We have to ask ourselves—[Interruption.] I give way to my hon. Friend the Member for Brentwood and Ongar (Mr. Pickles).
§ 4.2 pm
§ The Minister for the Regions, Regeneration and Planning (Mr. Richard Caborn)
I must put some comments on the record. The hon. Member for Mid-Sussex (Mr. Soames) has had a very good lunch and seems a little emotional, if not a little tired. If hon. Members look at column 485 of Hansard on 14 January, they will see that there was a money resolution open for debate. I do not think that any Conservative Member rose to speak on that resolution. Indeed, it went through on the nod. I think that a little twinge of hypocrisy prevails this afternoon.
I will put the case for the money resolution. As you have said, Madam Speaker, it invites the House to authorise that part of the amendment to the Regional Development Agencies Bill on RDA pensions, to be debated later, which would create a charge on public funds. The amendment will have the technical effect of increasing the sums payable out of money provided by Parliament under the Superannuation Act 1972, if necessary. We are advised that the money resolution agreed by the House on Second Reading is unlikely to be wide enough to cover the additional sums.

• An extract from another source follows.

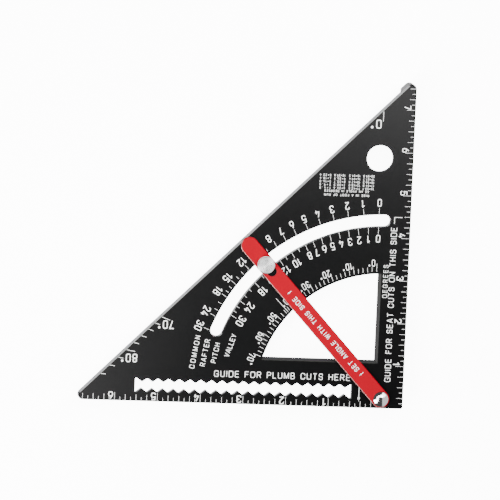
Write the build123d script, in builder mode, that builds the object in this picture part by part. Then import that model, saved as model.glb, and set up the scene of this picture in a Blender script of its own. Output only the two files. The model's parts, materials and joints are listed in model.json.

The net effect on the public purse is likely to be minimal. By far the bulk of RDA staff are to transfer from Government offices, English Partnerships and the Rural Development Commission, some of whom have existing public sector pension entitlements, and all of whom are paid from the public purse. With that short explanation, I hope that the House will agree to the money resolution.
§ Question put and agreed to.
That for the purposes of any Act resulting from the Regional Development Agencies Bill it is expedient to authorise any increase attributable to the Act in the sums payable out of money provided by Parliament under the Superannuation Act 1972.